Objective
In the listing that follows, count the lines holding the word "piece" and report only that number.
▬▬▬▬▬▬▬▬▬▬
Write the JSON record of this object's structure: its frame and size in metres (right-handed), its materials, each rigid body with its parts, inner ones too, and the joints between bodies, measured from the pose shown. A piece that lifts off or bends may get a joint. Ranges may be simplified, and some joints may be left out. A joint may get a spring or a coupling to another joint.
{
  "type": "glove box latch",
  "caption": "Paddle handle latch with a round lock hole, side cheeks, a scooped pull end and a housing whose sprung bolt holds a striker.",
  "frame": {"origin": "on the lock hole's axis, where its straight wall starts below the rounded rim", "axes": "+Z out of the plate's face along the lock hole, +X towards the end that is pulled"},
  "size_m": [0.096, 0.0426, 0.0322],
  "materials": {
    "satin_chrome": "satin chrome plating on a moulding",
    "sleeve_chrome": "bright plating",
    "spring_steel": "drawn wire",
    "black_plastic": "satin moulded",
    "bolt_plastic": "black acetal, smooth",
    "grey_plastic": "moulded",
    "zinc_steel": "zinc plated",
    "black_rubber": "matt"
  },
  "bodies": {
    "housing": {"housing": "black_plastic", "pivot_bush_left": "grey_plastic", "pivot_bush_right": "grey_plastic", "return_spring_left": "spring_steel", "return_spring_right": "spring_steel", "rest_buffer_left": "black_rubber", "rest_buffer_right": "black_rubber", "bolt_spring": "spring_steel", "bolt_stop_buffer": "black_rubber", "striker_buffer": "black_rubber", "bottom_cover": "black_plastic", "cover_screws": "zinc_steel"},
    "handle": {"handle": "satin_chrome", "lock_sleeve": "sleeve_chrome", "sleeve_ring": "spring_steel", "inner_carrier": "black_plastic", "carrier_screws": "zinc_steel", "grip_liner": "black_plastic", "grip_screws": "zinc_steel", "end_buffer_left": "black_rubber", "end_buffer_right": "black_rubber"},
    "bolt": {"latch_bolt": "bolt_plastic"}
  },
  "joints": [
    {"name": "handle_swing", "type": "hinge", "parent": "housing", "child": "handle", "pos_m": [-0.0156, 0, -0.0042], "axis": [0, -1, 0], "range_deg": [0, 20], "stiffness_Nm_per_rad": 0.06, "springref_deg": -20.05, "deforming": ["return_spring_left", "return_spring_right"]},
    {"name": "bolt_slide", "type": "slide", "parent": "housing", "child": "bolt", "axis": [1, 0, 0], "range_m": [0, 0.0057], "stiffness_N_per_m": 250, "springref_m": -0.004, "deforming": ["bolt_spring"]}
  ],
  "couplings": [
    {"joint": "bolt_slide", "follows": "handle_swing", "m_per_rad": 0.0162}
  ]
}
▬▬▬▬▬▬▬▬▬▬
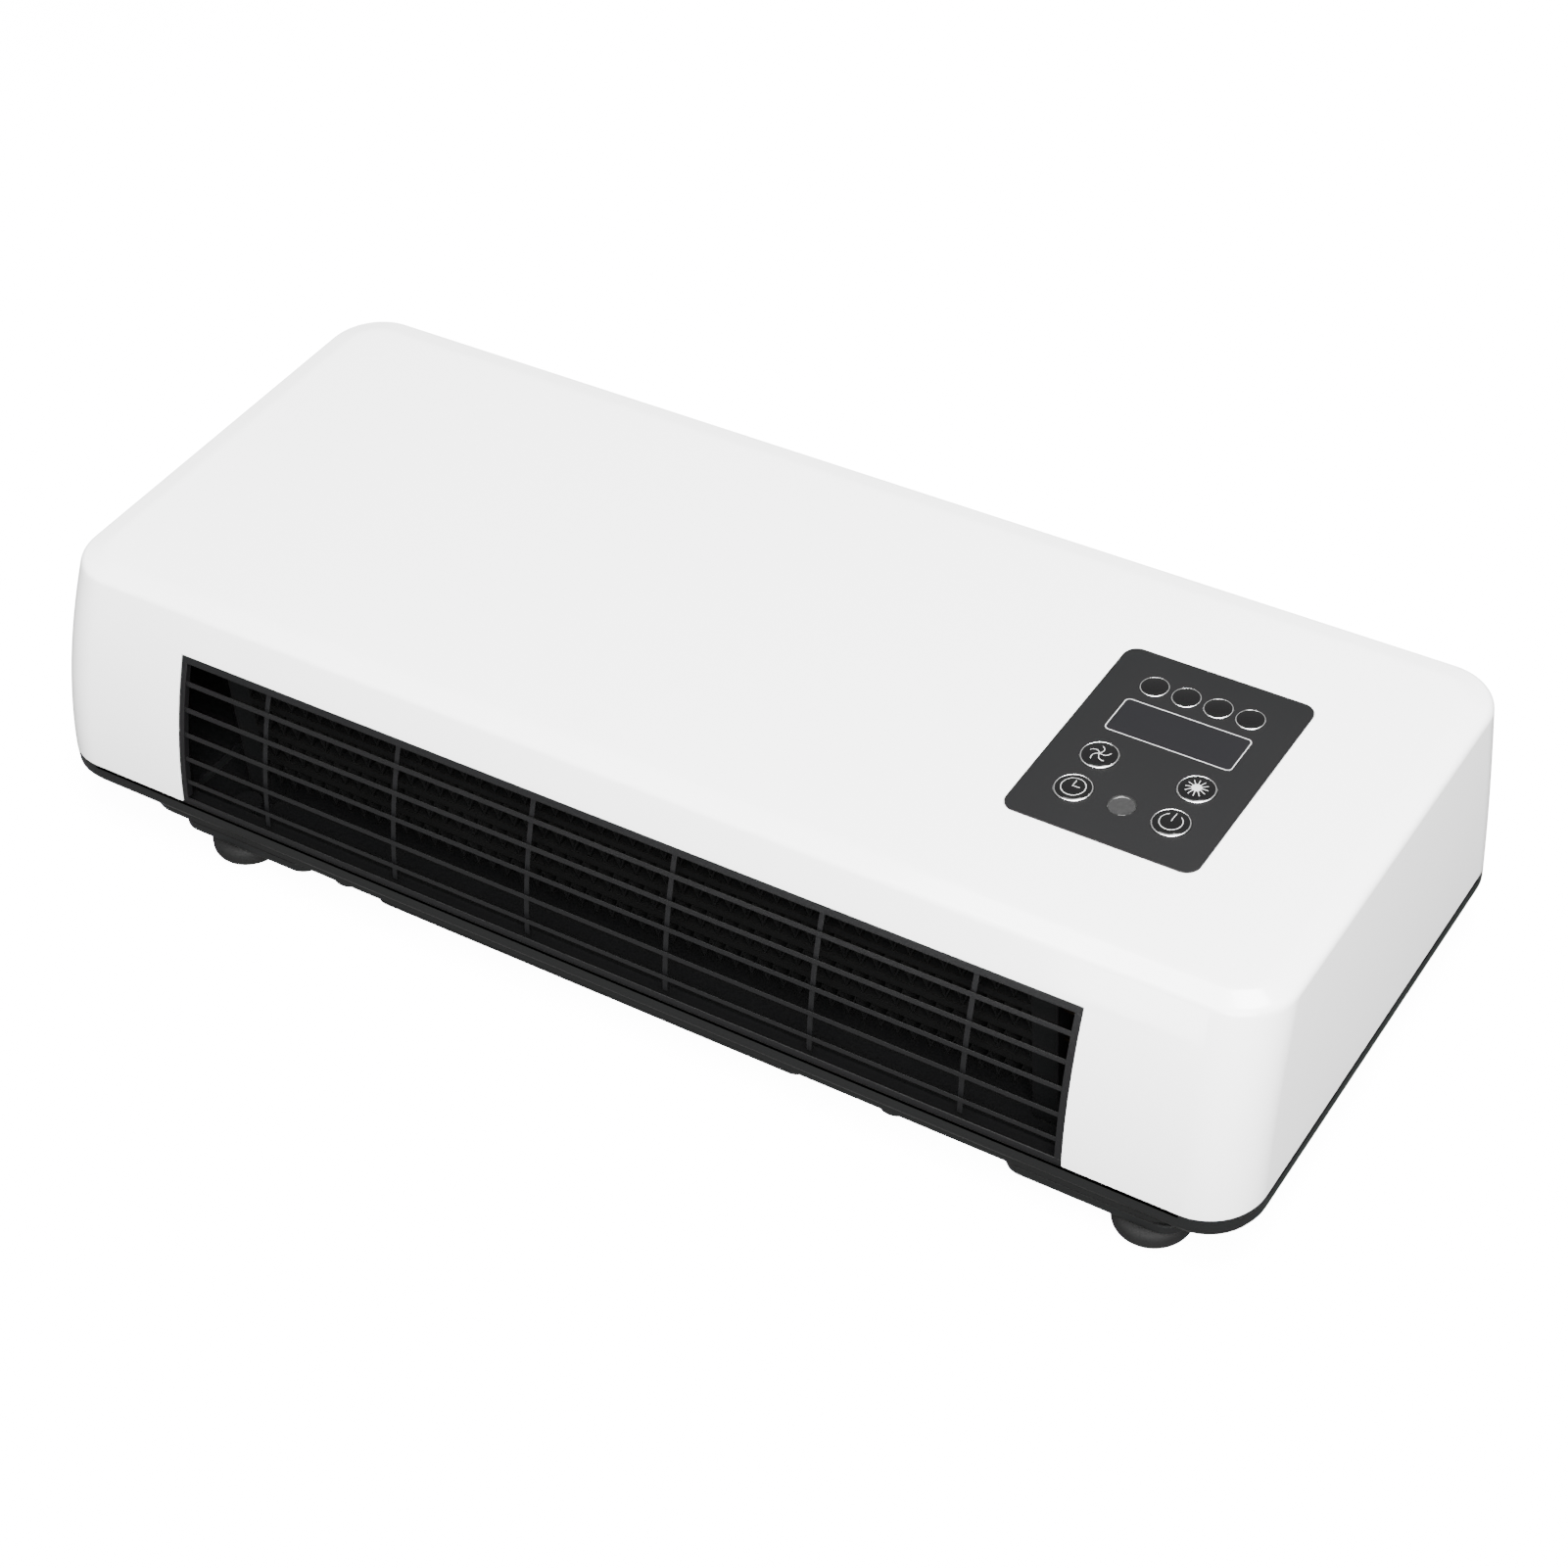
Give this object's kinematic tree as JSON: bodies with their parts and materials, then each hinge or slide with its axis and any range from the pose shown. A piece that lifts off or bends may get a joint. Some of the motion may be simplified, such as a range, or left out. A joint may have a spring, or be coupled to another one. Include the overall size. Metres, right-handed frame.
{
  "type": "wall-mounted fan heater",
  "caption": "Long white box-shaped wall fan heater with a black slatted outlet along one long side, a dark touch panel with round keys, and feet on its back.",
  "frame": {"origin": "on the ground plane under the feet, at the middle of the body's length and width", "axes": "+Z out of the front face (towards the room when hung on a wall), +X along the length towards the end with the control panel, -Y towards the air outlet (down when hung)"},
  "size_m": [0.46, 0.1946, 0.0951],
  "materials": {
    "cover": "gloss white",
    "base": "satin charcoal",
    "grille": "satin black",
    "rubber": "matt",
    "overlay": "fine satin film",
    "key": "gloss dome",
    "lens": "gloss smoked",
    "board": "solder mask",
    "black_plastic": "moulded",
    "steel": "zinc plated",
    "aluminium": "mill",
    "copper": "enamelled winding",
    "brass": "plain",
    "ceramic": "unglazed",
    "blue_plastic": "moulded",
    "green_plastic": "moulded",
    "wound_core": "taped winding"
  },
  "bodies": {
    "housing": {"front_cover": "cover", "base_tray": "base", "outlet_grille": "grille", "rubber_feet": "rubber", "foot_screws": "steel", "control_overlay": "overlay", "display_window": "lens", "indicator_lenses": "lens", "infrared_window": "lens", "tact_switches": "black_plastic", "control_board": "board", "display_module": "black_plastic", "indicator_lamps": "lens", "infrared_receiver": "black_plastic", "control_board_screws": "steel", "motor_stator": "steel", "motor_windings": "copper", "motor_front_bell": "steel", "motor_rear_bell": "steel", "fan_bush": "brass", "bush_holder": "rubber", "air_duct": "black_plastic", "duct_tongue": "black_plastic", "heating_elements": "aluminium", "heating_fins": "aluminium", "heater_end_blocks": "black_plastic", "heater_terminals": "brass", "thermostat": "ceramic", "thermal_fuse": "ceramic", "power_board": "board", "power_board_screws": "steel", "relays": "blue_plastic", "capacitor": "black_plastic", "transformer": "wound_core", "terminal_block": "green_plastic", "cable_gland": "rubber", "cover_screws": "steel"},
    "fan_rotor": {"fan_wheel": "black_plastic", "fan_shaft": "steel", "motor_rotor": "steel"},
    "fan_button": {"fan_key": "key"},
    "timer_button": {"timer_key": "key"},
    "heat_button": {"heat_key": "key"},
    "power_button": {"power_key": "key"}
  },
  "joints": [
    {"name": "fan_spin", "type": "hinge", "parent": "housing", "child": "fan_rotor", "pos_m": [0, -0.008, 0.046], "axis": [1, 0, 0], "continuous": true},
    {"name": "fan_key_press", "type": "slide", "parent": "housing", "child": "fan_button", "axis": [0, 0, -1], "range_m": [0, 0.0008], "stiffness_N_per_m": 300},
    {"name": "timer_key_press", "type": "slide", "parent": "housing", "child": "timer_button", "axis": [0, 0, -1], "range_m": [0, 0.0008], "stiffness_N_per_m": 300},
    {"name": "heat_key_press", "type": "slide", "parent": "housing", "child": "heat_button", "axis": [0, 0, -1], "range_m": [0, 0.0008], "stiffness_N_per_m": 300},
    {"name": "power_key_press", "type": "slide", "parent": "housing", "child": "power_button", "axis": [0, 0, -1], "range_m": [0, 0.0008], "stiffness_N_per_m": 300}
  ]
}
▬▬▬▬▬▬▬▬▬▬
Complete response
2